▸ Direction
Each entry below is to be extracted exactly.

— Begin Dataset records —

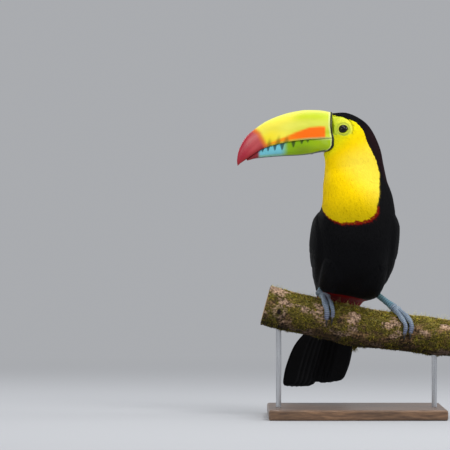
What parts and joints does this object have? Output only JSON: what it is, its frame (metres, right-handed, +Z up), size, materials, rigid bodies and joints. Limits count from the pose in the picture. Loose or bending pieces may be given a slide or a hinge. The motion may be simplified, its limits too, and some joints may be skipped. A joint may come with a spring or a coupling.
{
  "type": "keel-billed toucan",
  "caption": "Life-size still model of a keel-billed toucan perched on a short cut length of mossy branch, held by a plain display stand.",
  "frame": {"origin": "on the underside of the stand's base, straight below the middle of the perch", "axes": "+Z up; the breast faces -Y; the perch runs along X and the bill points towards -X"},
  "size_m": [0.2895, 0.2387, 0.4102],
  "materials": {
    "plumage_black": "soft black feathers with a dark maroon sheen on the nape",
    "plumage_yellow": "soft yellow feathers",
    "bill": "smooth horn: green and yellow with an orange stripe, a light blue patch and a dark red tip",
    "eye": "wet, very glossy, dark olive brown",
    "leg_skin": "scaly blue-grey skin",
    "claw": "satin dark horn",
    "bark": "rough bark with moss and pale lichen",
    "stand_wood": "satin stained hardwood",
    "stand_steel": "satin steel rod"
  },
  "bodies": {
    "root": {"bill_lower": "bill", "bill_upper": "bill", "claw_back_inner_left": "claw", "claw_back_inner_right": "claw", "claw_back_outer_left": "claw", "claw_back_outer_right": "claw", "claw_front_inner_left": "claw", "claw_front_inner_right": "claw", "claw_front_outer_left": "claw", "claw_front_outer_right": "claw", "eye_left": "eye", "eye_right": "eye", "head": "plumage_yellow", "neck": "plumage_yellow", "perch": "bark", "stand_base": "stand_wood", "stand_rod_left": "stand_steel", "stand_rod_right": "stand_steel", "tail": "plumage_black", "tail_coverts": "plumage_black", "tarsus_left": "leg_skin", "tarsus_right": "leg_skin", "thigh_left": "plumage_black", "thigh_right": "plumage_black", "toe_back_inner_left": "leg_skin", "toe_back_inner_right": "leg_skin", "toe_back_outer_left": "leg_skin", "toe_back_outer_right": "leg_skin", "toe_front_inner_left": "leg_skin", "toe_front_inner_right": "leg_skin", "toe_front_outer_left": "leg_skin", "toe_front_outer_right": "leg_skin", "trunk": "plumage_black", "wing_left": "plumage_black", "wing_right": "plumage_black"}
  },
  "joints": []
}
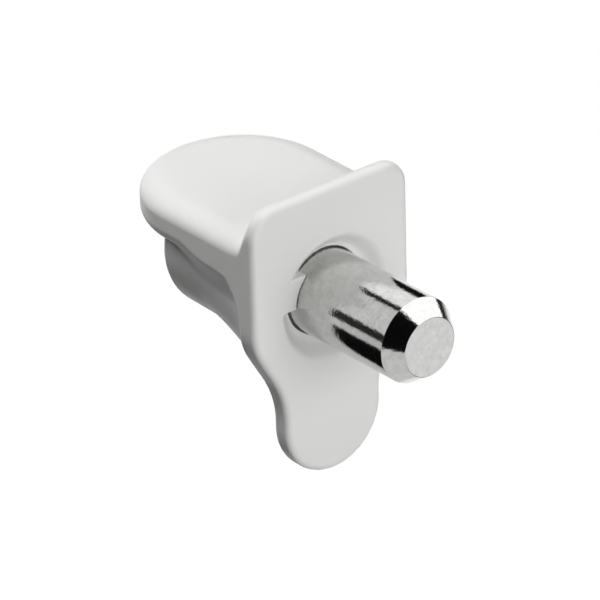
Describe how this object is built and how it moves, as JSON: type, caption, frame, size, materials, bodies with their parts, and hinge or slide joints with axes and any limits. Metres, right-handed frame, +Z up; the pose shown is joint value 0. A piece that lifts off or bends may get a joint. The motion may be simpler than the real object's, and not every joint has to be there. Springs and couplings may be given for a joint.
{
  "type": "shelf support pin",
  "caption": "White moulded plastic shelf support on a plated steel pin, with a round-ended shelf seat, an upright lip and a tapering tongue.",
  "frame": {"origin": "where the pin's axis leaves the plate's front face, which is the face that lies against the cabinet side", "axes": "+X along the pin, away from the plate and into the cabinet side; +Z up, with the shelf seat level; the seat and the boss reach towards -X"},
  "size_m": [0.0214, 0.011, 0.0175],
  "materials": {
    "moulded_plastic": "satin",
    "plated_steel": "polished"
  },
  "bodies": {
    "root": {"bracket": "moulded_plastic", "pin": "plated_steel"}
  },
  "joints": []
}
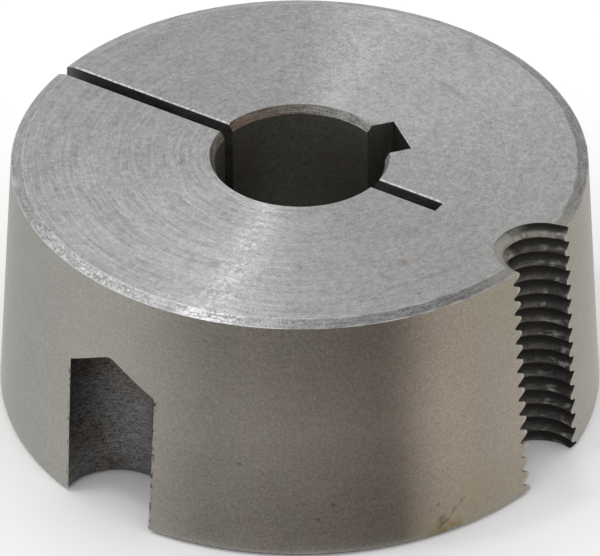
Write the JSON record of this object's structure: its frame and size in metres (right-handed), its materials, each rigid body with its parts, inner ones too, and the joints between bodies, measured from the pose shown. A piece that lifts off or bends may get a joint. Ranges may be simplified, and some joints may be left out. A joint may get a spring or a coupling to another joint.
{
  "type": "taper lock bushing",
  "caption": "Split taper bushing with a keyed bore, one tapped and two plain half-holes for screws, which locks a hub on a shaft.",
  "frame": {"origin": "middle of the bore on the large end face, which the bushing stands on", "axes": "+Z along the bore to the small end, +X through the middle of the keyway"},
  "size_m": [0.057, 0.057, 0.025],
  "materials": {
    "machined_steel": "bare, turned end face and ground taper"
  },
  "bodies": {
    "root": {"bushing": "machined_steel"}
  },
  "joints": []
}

— End Dataset records —

▸ Problem solution
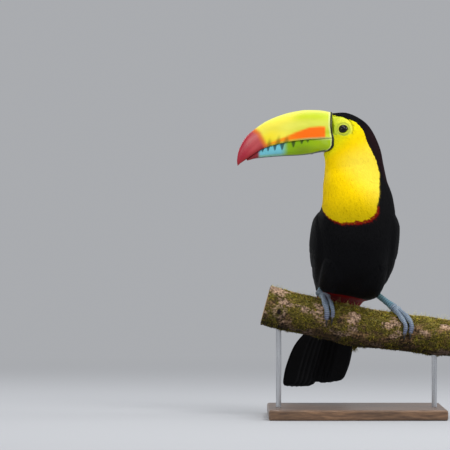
What parts and joints does this object have? Output only JSON: what it is, its frame (metres, right-handed, +Z up), size, materials, rigid bodies and joints. Limits count from the pose in the picture. Loose or bending pieces may be given a slide or a hinge. The motion may be simplified, its limits too, and some joints may be skipped. A joint may come with a spring or a coupling.
{
  "type": "keel-billed toucan",
  "caption": "Life-size still model of a keel-billed toucan perched on a short cut length of mossy branch, held by a plain display stand.",
  "frame": {"origin": "on the underside of the stand's base, straight below the middle of the perch", "axes": "+Z up; the breast faces -Y; the perch runs along X and the bill points towards -X"},
  "size_m": [0.2895, 0.2387, 0.4102],
  "materials": {
    "plumage_black": "soft black feathers with a dark maroon sheen on the nape",
    "plumage_yellow": "soft yellow feathers",
    "bill": "smooth horn: green and yellow with an orange stripe, a light blue patch and a dark red tip",
    "eye": "wet, very glossy, dark olive brown",
    "leg_skin": "scaly blue-grey skin",
    "claw": "satin dark horn",
    "bark": "rough bark with moss and pale lichen",
    "stand_wood": "satin stained hardwood",
    "stand_steel": "satin steel rod"
  },
  "bodies": {
    "root": {"bill_lower": "bill", "bill_upper": "bill", "claw_back_inner_left": "claw", "claw_back_inner_right": "claw", "claw_back_outer_left": "claw", "claw_back_outer_right": "claw", "claw_front_inner_left": "claw", "claw_front_inner_right": "claw", "claw_front_outer_left": "claw", "claw_front_outer_right": "claw", "eye_left": "eye", "eye_right": "eye", "head": "plumage_yellow", "neck": "plumage_yellow", "perch": "bark", "stand_base": "stand_wood", "stand_rod_left": "stand_steel", "stand_rod_right": "stand_steel", "tail": "plumage_black", "tail_coverts": "plumage_black", "tarsus_left": "leg_skin", "tarsus_right": "leg_skin", "thigh_left": "plumage_black", "thigh_right": "plumage_black", "toe_back_inner_left": "leg_skin", "toe_back_inner_right": "leg_skin", "toe_back_outer_left": "leg_skin", "toe_back_outer_right": "leg_skin", "toe_front_inner_left": "leg_skin", "toe_front_inner_right": "leg_skin", "toe_front_outer_left": "leg_skin", "toe_front_outer_right": "leg_skin", "trunk": "plumage_black", "wing_left": "plumage_black", "wing_right": "plumage_black"}
  },
  "joints": []
}
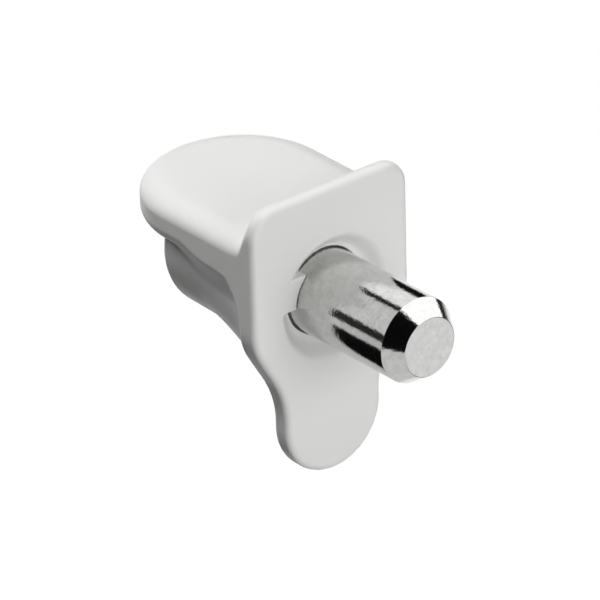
Describe how this object is built and how it moves, as JSON: type, caption, frame, size, materials, bodies with their parts, and hinge or slide joints with axes and any limits. Metres, right-handed frame, +Z up; the pose shown is joint value 0. A piece that lifts off or bends may get a joint. The motion may be simpler than the real object's, and not every joint has to be there. Springs and couplings may be given for a joint.
{
  "type": "shelf support pin",
  "caption": "White moulded plastic shelf support on a plated steel pin, with a round-ended shelf seat, an upright lip and a tapering tongue.",
  "frame": {"origin": "where the pin's axis leaves the plate's front face, which is the face that lies against the cabinet side", "axes": "+X along the pin, away from the plate and into the cabinet side; +Z up, with the shelf seat level; the seat and the boss reach towards -X"},
  "size_m": [0.0214, 0.011, 0.0175],
  "materials": {
    "moulded_plastic": "satin",
    "plated_steel": "polished"
  },
  "bodies": {
    "root": {"bracket": "moulded_plastic", "pin": "plated_steel"}
  },
  "joints": []
}
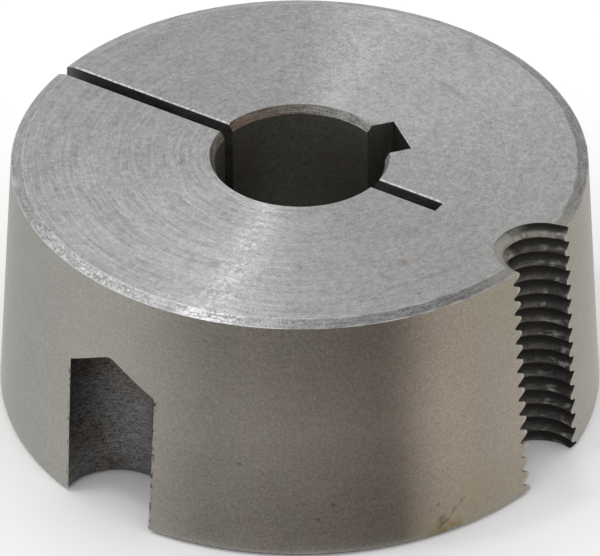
Write the JSON record of this object's structure: its frame and size in metres (right-handed), its materials, each rigid body with its parts, inner ones too, and the joints between bodies, measured from the pose shown. A piece that lifts off or bends may get a joint. Ranges may be simplified, and some joints may be left out. A joint may get a spring or a coupling to another joint.
{
  "type": "taper lock bushing",
  "caption": "Split taper bushing with a keyed bore, one tapped and two plain half-holes for screws, which locks a hub on a shaft.",
  "frame": {"origin": "middle of the bore on the large end face, which the bushing stands on", "axes": "+Z along the bore to the small end, +X through the middle of the keyway"},
  "size_m": [0.057, 0.057, 0.025],
  "materials": {
    "machined_steel": "bare, turned end face and ground taper"
  },
  "bodies": {
    "root": {"bushing": "machined_steel"}
  },
  "joints": []
}